The flight from Boston to Los Angeles is about an hour longer than the flight back. There’s a pretty simple reason.
The prevailing wind is from west to east. On the way to Boston, it can literally push the plane along.
That wind can push almost anything along in that direction. For example, it can send eastward to Maine and elsewhere in the Northeast pollutants from coal-burning plants in the Midwest. The west wind knows nothing of state boundaries.
As part of the worldwide effort on global warming, the Obama administration adopted the Clean Power Plan to reduce the harmful effects caused by coal-fired power plants. No effective way has been found to clean up emissions from burning coal, so inevitably the CPP meant using alternatives.
The CPP never went into effect officially. Coal producing states challenged it, and, in 2016, the Supreme Court suspended it. It’s fair to wonder if the Court will ever decide the case.
But states began acting as if the CPP were going to be approved. More than 35 states are expected to reach the Plan’s goals. About a dozen likely won’t. All but one of them voted for Donald Trump. The New York Times reports they produce 40 percent of the nation’s carbon emissions.
Those in compliance have increased the use of natural gas, as it has become more plentiful and less costly, and have experienced the growth of wind power. The CPP has laid out the path to the future, and some states seek to meet its goals because it is politically popular to fight climate change.
The split in CPP compliance fits well with President Trump’s view on reducing federal power. He would not prevent states from pursuing the Plan’s goals, but each state should be able to make its own decision. Fifty different clean air policies would be all right.
Maine and the Northeast are sometimes called “America’s tailpipe.” But the problem is even worse. A tailpipe carries pollutants out of the vehicle, while power plant carbon emissions are dropped off within the country on their way out to sea.
The Trump proposal would mean that almost every state’s decision on the CPP would be felt beyond its borders. The climate may grow dangerously warmer, but perhaps not in all states equally. Air quality will be degraded in states to the east of the producers.
In effect, the Trump approach would be to take country back to where it was before the Constitution. Then, the United States was an association of what were, legally, 13 independent countries. The Constitution was drafted by states, because some issues required a unified, American policy.

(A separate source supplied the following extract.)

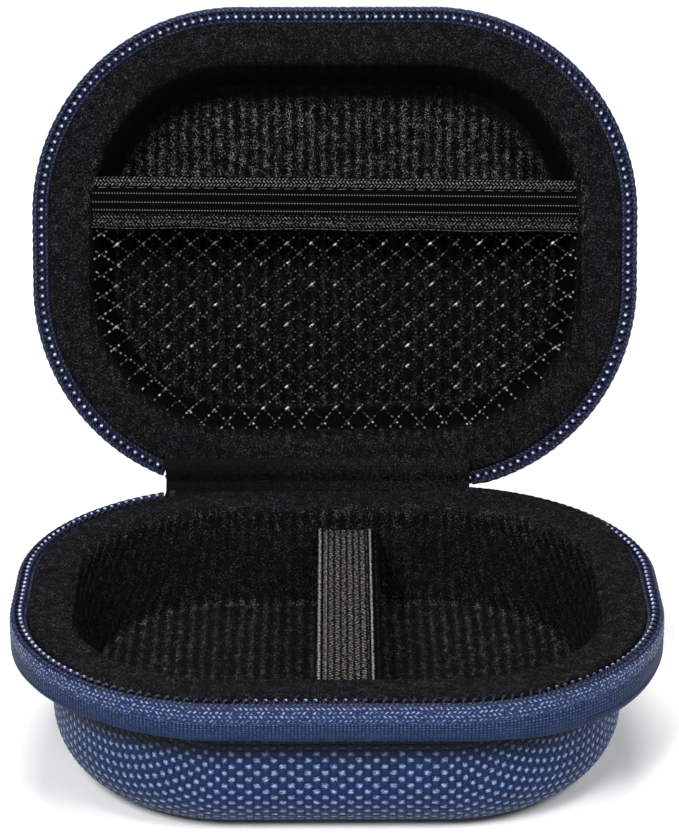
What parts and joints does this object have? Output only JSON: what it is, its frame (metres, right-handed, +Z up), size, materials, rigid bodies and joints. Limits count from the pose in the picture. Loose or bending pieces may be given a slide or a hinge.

From the outset, the Constitution required that states look at themselves as part of a national economy. Political decisions on issues crossing state borders would have to balance divergent interests to produce an all-American result.
President Trump wants to encourage a rebirth of what, a century ago, a writer called “King Coal.” Burning more coal may help the economy of some states, but at the cost of harming the health of others.
The Trump plan itself acknowledges there will be more deaths and more lost school days than under the CPP. Is slowing the reduction in coal use worth this price?
Environmental policy must take both sides into account. Abandoning the goals of the CPP favors only one side. Previously, as Congress focused environmental legislation on the national responsibility to promote improved air quality, it balanced interests.
The Clean Air Act of 1970, produced by Maine Sen. Edmund Muskie, created federal government environmental authority. In 1990, Senate Majority Leader George Mitchell of Maine led the effort to adopt the Clean Air Act Amendments, serving notice on coal-burning power plants.
Half a century or even 28 years is ample advance notice that coal-burning plants should be phased out. Efficiency alone dictates that old coal-fired plants should be closed.
The 1990 law also limited auto emissions, based on a negotiated compromise with car makers. Now the Trump administration wants to back off rules that mandate increased gasoline mileage to reduce emissions.
Trump would even force California, which had a major smog problem, to fall into line with his national mileage policy, requiring it to slash its own state rules. This move would run directly counter to a policy allowing each state to set its own rule for coal emissions.
The country needs a balanced policy to improve both national health and the national economy. Turning the clock back to favor only one side won’t serve the purpose.